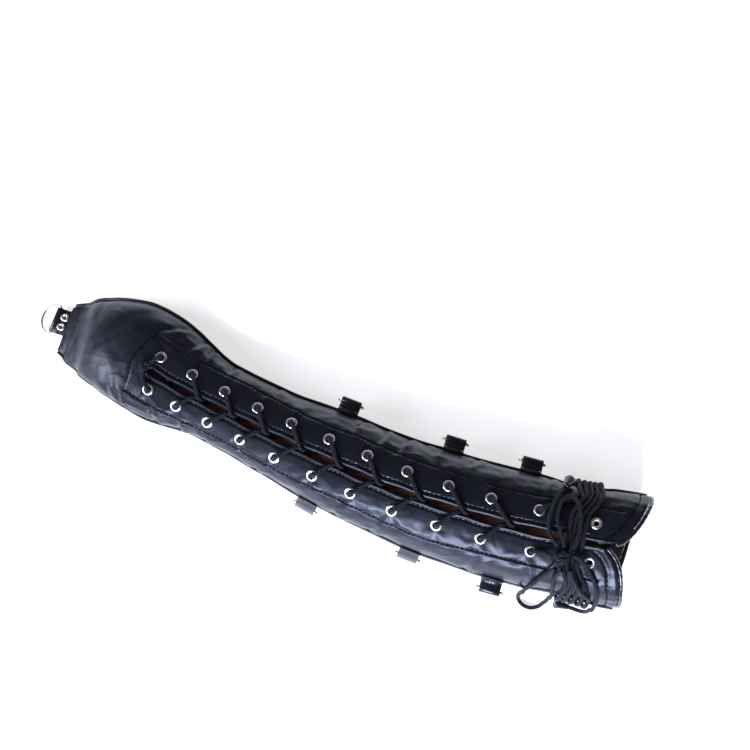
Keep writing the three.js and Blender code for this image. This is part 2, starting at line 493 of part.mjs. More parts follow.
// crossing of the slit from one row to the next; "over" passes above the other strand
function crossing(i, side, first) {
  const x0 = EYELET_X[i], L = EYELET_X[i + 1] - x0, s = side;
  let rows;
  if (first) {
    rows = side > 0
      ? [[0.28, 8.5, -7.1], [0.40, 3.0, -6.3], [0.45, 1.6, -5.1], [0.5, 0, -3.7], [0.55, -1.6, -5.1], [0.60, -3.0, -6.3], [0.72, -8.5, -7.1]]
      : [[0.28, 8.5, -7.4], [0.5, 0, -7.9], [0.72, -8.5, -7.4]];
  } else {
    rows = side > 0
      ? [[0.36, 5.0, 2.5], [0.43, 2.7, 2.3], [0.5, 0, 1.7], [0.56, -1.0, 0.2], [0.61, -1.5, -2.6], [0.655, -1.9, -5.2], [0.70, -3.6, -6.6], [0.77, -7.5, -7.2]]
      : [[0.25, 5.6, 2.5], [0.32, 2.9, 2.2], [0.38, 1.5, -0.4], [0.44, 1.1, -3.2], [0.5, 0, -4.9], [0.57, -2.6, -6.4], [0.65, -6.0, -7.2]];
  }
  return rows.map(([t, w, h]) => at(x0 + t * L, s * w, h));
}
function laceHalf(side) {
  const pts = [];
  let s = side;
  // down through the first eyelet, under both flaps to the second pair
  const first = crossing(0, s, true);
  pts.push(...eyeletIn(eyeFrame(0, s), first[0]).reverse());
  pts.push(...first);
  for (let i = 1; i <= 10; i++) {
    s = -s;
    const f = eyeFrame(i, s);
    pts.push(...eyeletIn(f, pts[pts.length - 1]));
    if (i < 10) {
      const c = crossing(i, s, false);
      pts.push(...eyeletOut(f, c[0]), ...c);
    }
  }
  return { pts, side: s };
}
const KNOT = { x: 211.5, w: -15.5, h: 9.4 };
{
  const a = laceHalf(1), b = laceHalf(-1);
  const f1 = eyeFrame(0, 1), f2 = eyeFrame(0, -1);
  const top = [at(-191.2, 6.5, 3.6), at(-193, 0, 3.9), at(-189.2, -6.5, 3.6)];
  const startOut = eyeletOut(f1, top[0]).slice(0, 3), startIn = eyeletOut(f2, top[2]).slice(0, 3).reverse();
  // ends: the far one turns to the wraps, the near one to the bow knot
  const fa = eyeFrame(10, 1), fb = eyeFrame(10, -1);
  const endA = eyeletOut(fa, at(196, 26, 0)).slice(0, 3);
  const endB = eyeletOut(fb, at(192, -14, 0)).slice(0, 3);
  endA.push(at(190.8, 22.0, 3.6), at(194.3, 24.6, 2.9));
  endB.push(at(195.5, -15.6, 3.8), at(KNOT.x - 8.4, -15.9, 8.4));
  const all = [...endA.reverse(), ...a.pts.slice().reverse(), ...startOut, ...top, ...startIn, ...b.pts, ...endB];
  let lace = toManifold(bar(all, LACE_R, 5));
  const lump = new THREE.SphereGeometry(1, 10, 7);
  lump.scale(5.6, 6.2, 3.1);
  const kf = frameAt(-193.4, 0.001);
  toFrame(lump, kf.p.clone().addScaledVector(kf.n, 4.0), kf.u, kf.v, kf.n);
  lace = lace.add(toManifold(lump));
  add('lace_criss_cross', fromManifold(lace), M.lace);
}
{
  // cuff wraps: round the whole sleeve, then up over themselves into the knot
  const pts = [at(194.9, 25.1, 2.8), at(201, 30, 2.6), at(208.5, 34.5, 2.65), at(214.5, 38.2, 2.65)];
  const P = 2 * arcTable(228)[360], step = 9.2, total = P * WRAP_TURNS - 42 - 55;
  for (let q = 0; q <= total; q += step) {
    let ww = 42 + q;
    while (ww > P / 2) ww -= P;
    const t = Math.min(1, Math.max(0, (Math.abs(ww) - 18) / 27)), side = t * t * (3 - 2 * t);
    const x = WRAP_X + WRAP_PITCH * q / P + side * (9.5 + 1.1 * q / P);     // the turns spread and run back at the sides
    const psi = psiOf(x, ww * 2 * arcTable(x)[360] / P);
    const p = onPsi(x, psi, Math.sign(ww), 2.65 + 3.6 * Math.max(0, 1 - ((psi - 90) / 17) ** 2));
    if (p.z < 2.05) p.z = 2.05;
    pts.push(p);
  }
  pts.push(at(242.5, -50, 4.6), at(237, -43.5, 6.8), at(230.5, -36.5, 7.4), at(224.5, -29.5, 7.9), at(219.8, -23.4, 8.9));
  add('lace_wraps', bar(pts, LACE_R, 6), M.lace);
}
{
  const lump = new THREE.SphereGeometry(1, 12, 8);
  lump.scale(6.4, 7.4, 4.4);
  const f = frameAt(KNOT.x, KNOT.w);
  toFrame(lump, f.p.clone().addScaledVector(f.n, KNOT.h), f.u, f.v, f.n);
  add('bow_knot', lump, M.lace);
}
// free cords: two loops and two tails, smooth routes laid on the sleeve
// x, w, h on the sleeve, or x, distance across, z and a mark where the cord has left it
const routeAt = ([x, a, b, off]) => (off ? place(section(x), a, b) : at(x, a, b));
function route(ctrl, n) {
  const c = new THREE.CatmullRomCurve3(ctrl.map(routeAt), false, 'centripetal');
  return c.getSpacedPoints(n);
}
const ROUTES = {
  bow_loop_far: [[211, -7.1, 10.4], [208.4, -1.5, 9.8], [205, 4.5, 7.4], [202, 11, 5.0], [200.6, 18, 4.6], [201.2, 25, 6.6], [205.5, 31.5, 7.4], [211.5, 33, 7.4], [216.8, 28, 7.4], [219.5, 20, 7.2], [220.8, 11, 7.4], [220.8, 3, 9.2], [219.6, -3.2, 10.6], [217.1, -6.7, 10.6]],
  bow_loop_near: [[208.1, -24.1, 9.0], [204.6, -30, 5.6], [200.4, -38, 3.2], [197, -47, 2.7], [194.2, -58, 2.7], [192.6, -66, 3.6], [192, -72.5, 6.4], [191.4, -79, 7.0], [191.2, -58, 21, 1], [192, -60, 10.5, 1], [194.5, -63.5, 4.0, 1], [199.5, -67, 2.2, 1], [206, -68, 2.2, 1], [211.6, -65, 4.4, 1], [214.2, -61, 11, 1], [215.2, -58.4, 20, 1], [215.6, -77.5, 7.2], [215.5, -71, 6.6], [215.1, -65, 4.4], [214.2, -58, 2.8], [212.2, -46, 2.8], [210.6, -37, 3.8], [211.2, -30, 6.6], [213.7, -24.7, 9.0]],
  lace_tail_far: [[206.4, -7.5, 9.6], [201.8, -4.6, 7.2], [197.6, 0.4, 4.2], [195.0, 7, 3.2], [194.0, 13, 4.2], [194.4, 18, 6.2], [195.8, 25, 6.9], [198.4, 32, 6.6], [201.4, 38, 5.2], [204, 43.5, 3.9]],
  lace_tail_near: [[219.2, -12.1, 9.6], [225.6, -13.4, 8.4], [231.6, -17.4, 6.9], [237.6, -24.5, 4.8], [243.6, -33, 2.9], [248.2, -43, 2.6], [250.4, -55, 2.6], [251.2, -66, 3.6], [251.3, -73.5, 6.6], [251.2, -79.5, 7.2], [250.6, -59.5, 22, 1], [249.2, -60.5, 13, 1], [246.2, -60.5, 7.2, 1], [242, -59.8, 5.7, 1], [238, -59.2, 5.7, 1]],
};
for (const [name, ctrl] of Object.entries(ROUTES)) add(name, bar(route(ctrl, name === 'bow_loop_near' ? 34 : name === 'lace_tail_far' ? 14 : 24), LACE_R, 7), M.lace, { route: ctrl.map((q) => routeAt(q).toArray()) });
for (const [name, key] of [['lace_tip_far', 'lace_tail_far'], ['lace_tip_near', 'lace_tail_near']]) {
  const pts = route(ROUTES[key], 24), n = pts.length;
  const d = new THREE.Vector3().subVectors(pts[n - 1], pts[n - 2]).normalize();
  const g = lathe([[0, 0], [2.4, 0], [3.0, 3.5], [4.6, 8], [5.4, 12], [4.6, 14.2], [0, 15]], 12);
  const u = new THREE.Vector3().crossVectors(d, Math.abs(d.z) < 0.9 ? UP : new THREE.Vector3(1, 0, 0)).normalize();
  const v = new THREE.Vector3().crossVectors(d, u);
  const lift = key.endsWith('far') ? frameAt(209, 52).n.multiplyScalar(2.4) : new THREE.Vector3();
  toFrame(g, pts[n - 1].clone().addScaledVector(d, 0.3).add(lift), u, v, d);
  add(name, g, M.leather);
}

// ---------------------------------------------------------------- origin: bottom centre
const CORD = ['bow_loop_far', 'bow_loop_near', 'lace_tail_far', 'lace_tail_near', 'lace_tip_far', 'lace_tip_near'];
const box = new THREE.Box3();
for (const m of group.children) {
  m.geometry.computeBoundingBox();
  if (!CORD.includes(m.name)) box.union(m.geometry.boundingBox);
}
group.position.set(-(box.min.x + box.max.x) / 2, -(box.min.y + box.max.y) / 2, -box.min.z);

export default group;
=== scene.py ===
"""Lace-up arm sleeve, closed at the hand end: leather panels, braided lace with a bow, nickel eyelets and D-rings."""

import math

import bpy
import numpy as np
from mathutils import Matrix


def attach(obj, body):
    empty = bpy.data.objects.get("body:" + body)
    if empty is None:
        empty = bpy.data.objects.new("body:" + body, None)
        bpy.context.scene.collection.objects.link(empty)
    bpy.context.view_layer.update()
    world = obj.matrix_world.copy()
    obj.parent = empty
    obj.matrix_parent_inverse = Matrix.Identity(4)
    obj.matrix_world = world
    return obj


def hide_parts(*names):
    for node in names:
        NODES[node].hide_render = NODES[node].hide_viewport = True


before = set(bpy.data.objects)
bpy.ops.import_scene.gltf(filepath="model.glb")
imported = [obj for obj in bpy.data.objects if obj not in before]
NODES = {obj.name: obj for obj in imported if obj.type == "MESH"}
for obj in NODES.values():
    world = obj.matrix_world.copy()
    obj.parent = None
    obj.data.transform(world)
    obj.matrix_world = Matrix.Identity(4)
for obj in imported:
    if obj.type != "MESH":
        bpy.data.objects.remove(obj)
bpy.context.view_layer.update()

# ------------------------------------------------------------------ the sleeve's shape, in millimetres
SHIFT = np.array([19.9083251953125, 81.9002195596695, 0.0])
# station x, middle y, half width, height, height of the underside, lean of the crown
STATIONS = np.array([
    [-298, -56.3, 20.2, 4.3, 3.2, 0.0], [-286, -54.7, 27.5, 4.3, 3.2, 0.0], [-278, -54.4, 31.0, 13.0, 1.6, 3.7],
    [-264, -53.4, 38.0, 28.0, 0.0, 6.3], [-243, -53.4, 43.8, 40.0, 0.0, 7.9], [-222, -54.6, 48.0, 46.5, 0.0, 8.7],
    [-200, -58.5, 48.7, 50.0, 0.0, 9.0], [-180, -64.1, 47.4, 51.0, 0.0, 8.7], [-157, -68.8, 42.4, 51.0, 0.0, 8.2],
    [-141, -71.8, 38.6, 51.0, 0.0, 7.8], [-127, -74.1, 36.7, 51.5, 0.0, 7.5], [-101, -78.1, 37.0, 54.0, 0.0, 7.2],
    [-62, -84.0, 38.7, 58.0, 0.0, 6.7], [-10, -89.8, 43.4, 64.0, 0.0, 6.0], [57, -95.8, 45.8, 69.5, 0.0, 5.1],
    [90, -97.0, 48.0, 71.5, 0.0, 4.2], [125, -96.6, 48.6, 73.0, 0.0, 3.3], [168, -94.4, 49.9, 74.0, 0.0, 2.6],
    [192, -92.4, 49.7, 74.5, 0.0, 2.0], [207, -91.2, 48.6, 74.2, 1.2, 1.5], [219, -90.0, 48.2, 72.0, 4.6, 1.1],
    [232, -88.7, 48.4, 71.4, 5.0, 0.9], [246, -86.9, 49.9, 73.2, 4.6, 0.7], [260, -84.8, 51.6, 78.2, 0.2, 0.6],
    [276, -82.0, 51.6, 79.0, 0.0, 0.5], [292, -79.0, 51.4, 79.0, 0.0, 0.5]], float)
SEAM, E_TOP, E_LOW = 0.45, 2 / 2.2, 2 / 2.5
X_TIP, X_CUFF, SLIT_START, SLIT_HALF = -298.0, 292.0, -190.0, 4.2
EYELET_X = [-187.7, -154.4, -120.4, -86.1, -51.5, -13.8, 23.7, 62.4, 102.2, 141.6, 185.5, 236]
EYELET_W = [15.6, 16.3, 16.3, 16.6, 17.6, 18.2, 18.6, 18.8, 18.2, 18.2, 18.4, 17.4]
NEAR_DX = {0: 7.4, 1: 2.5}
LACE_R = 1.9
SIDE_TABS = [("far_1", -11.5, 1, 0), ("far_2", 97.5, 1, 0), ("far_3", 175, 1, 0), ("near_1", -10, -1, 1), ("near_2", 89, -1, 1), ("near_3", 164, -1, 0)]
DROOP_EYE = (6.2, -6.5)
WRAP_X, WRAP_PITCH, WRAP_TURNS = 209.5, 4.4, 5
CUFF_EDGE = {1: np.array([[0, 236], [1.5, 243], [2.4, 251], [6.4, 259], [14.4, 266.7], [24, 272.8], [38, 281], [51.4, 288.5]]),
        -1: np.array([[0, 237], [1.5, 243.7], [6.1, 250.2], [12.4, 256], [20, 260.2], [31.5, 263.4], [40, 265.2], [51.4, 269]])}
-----
* **WORK TO DO**
Extract and output the part that opens with the line containing "origin: bottom centre" and closes with the line containing "obj.data.transform(world)", unchanged, ends included.

* **EXERCISE ANSWER**
// ---------------------------------------------------------------- origin: bottom centre
const CORD = ['bow_loop_far', 'bow_loop_near', 'lace_tail_far', 'lace_tail_near', 'lace_tip_far', 'lace_tip_near'];
const box = new THREE.Box3();
for (const m of group.children) {
  m.geometry.computeBoundingBox();
  if (!CORD.includes(m.name)) box.union(m.geometry.boundingBox);
}
group.position.set(-(box.min.x + box.max.x) / 2, -(box.min.y + box.max.y) / 2, -box.min.z);

export default group;
=== scene.py ===
"""Lace-up arm sleeve, closed at the hand end: leather panels, braided lace with a bow, nickel eyelets and D-rings."""

import math

import bpy
import numpy as np
from mathutils import Matrix


def attach(obj, body):
    empty = bpy.data.objects.get("body:" + body)
    if empty is None:
        empty = bpy.data.objects.new("body:" + body, None)
        bpy.context.scene.collection.objects.link(empty)
    bpy.context.view_layer.update()
    world = obj.matrix_world.copy()
    obj.parent = empty
    obj.matrix_parent_inverse = Matrix.Identity(4)
    obj.matrix_world = world
    return obj


def hide_parts(*names):
    for node in names:
        NODES[node].hide_render = NODES[node].hide_viewport = True


before = set(bpy.data.objects)
bpy.ops.import_scene.gltf(filepath="model.glb")
imported = [obj for obj in bpy.data.objects if obj not in before]
NODES = {obj.name: obj for obj in imported if obj.type == "MESH"}
for obj in NODES.values():
    world = obj.matrix_world.copy()
    obj.parent = None
    obj.data.transform(world)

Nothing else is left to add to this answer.